>> Start

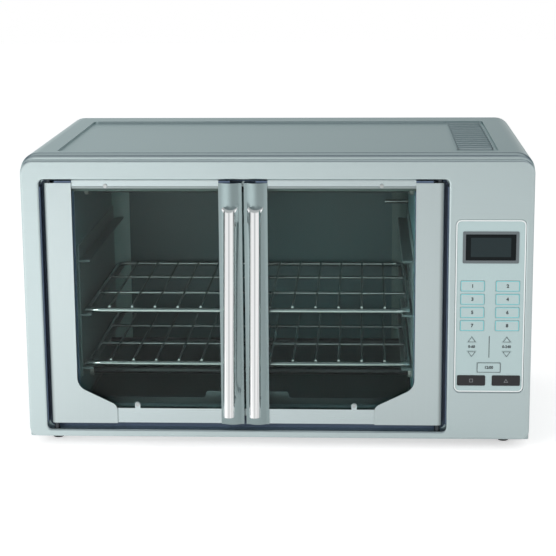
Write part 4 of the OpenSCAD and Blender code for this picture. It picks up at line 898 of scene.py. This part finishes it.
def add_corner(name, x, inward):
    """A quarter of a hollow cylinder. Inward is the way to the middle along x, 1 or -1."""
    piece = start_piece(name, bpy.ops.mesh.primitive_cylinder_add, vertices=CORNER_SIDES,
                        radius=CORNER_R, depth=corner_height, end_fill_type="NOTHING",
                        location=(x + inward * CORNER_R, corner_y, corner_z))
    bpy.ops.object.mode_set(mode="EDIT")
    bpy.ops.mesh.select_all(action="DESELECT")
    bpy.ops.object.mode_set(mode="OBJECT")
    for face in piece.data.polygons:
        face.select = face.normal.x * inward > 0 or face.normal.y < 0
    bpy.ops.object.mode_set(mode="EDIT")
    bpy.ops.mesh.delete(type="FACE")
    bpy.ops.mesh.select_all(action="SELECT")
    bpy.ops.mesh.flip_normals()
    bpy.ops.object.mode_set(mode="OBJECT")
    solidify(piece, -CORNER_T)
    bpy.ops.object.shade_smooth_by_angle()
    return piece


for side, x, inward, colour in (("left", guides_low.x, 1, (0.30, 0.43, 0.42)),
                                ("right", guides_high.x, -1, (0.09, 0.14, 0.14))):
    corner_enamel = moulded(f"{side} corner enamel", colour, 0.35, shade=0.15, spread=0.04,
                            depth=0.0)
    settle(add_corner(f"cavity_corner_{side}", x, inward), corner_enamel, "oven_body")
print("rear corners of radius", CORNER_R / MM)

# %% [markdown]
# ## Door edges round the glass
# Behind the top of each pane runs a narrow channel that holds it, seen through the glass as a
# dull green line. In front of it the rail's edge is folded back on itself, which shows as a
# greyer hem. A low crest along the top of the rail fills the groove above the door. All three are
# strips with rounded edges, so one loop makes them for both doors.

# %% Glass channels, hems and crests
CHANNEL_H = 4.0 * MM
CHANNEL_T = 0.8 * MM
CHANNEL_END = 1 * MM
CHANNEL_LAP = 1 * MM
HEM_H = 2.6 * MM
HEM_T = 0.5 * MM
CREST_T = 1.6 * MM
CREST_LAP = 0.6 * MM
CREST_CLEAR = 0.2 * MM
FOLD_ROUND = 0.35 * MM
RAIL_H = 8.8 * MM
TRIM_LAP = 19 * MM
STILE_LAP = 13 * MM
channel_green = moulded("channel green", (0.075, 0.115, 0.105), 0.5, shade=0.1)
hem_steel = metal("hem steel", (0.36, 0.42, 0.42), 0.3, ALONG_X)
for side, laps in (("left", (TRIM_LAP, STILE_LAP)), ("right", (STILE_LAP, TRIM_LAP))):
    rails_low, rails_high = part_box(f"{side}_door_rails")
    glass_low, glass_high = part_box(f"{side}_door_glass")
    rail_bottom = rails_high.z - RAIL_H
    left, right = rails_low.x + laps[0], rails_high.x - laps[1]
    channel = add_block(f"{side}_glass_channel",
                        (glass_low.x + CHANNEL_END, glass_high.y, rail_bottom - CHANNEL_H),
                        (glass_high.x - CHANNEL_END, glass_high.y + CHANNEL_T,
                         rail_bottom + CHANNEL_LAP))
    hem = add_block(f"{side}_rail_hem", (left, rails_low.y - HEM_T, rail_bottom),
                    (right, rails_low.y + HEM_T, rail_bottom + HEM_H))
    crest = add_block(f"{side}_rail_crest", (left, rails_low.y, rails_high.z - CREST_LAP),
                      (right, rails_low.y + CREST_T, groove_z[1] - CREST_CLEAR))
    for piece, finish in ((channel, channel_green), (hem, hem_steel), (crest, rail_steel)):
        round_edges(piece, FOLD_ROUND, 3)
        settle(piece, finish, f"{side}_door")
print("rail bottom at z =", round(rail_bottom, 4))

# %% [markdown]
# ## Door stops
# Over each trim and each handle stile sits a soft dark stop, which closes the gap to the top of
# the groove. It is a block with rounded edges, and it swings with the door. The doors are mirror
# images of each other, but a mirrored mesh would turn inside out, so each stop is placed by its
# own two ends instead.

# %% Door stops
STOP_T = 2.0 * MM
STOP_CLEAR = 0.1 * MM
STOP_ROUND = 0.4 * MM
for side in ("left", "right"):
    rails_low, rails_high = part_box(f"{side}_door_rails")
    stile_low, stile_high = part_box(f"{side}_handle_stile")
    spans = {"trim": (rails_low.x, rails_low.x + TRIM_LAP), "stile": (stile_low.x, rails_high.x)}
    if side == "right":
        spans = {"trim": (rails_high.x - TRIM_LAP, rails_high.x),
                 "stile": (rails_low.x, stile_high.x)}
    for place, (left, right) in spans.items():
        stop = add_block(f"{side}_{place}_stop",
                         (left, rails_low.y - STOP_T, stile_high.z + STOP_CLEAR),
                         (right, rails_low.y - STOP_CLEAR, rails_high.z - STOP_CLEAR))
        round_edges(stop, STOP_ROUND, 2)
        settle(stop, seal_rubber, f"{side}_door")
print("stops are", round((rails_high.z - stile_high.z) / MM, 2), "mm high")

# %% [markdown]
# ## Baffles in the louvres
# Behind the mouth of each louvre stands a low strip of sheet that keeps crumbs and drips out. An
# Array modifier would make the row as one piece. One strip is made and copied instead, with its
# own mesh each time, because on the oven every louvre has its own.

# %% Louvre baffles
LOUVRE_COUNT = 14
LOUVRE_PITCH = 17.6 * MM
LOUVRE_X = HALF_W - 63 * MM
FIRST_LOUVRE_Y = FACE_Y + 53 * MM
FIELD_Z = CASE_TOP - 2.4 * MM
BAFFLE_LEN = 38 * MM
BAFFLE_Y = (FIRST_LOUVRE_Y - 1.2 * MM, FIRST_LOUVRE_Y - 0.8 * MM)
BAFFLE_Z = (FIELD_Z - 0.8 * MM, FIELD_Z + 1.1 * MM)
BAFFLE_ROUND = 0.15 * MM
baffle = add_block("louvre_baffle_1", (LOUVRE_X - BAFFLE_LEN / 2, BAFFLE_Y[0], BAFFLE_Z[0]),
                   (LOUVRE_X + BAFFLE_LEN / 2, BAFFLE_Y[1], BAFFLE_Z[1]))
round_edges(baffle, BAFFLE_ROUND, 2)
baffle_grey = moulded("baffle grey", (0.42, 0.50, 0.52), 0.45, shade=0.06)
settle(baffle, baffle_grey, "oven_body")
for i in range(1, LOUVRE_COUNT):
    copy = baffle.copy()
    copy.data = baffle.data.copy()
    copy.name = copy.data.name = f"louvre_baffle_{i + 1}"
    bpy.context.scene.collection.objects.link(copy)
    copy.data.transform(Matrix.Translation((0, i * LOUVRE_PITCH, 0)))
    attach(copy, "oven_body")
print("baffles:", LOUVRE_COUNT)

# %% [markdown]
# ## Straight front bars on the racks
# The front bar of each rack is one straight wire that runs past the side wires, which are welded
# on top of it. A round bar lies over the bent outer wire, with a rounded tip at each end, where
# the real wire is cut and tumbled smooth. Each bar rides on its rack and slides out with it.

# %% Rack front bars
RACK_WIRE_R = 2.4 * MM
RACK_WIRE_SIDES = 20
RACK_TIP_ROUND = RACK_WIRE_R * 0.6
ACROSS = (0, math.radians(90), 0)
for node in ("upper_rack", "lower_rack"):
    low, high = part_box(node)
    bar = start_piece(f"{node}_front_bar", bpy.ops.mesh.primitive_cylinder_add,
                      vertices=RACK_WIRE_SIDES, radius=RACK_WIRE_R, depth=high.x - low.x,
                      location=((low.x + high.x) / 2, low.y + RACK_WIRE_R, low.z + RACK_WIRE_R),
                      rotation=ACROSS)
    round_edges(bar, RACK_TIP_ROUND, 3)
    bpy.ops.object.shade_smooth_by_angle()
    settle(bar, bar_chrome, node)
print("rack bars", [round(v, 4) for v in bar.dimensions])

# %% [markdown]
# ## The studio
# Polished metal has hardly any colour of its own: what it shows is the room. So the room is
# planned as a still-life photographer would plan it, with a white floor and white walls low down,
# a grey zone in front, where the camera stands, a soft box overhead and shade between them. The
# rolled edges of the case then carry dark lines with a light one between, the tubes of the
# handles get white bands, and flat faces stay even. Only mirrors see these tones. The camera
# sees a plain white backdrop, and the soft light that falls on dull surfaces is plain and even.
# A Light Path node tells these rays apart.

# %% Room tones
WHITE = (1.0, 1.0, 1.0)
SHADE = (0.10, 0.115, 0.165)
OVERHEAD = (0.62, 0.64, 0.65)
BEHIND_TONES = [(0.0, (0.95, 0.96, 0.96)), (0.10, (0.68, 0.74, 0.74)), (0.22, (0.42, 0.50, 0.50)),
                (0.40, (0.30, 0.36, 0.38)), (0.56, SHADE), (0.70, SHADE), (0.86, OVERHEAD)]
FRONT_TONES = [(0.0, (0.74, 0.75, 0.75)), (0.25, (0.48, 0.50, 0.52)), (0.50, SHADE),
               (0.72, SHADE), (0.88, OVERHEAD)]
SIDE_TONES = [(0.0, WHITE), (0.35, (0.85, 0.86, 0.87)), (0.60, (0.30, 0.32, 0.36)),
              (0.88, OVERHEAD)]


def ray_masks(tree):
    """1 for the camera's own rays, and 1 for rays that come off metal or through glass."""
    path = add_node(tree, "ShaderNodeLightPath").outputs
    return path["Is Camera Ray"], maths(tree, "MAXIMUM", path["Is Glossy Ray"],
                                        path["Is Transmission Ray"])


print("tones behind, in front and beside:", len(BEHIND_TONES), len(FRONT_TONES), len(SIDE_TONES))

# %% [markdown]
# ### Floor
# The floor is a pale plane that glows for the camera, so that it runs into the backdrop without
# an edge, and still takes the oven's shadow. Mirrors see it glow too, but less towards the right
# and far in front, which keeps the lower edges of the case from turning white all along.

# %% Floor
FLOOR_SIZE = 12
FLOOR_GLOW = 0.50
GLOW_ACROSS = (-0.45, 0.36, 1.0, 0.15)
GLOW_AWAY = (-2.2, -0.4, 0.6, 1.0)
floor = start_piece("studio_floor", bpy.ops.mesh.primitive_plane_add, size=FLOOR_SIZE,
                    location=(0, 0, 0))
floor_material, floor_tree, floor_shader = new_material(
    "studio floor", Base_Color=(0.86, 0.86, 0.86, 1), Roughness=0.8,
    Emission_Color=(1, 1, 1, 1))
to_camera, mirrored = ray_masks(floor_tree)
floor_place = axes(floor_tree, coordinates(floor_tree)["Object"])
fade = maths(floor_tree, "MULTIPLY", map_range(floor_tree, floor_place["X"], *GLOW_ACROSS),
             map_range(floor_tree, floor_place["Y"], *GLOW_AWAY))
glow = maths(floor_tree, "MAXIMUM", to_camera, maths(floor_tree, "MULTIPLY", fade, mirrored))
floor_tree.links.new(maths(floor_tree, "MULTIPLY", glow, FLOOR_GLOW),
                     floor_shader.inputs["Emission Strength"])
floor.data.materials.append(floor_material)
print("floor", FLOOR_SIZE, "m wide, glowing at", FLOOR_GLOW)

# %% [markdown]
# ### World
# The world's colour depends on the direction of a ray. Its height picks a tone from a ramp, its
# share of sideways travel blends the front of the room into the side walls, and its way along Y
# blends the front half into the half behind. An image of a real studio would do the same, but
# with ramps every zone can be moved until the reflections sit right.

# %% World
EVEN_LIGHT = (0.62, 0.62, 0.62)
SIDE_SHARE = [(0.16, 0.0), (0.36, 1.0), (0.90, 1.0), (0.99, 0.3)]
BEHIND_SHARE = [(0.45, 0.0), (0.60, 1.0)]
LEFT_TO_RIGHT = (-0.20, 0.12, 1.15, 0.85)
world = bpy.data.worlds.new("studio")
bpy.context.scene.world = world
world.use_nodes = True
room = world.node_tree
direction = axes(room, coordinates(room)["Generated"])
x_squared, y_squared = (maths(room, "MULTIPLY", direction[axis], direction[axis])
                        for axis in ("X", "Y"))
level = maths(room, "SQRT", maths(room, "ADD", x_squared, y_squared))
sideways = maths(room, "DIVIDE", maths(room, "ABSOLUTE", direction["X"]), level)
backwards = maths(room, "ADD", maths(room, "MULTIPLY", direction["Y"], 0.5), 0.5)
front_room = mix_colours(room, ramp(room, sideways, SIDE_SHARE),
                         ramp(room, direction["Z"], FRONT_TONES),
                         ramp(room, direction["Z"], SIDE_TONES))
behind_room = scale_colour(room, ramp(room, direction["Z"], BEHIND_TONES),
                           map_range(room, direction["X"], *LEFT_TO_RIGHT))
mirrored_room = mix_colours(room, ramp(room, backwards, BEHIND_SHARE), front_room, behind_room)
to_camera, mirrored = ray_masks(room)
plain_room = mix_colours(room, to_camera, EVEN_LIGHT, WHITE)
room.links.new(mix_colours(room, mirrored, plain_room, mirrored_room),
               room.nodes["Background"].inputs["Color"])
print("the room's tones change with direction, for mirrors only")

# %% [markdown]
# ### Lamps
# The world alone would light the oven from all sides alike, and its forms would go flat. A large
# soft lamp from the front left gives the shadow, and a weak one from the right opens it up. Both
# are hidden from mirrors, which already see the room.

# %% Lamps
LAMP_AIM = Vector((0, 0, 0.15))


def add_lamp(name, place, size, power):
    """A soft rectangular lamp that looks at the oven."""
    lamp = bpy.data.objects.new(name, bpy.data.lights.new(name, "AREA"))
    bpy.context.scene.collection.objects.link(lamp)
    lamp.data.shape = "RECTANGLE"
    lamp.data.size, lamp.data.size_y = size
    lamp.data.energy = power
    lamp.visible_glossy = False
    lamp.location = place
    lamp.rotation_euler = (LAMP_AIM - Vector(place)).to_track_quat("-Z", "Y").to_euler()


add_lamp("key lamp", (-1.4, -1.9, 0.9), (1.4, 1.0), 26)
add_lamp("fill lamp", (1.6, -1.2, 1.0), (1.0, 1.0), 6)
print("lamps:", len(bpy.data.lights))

>> End

-- Problem requirements --
Restate, word for word and with nothing added, the lines from the first line of the listing through the one where "# strips with" stands.

-- Finished answer --
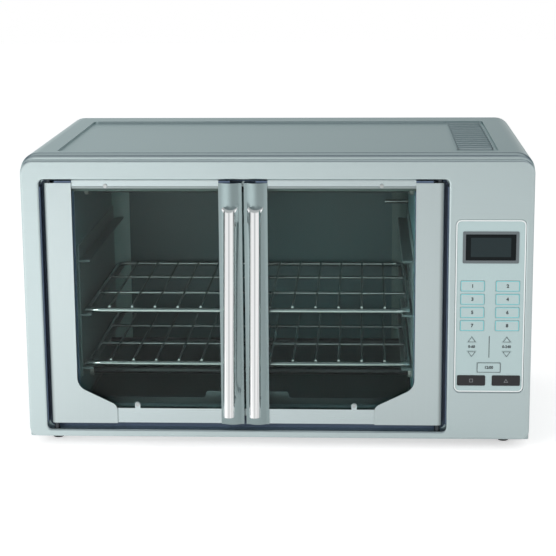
Write part 4 of the OpenSCAD and Blender code for this picture. It picks up at line 898 of scene.py. This part finishes it.
def add_corner(name, x, inward):
    """A quarter of a hollow cylinder. Inward is the way to the middle along x, 1 or -1."""
    piece = start_piece(name, bpy.ops.mesh.primitive_cylinder_add, vertices=CORNER_SIDES,
                        radius=CORNER_R, depth=corner_height, end_fill_type="NOTHING",
                        location=(x + inward * CORNER_R, corner_y, corner_z))
    bpy.ops.object.mode_set(mode="EDIT")
    bpy.ops.mesh.select_all(action="DESELECT")
    bpy.ops.object.mode_set(mode="OBJECT")
    for face in piece.data.polygons:
        face.select = face.normal.x * inward > 0 or face.normal.y < 0
    bpy.ops.object.mode_set(mode="EDIT")
    bpy.ops.mesh.delete(type="FACE")
    bpy.ops.mesh.select_all(action="SELECT")
    bpy.ops.mesh.flip_normals()
    bpy.ops.object.mode_set(mode="OBJECT")
    solidify(piece, -CORNER_T)
    bpy.ops.object.shade_smooth_by_angle()
    return piece


for side, x, inward, colour in (("left", guides_low.x, 1, (0.30, 0.43, 0.42)),
                                ("right", guides_high.x, -1, (0.09, 0.14, 0.14))):
    corner_enamel = moulded(f"{side} corner enamel", colour, 0.35, shade=0.15, spread=0.04,
                            depth=0.0)
    settle(add_corner(f"cavity_corner_{side}", x, inward), corner_enamel, "oven_body")
print("rear corners of radius", CORNER_R / MM)

# %% [markdown]
# ## Door edges round the glass
# Behind the top of each pane runs a narrow channel that holds it, seen through the glass as a
# dull green line. In front of it the rail's edge is folded back on itself, which shows as a
# greyer hem. A low crest along the top of the rail fills the groove above the door. All three are
# strips with rounded edges, so one loop makes them for both doors.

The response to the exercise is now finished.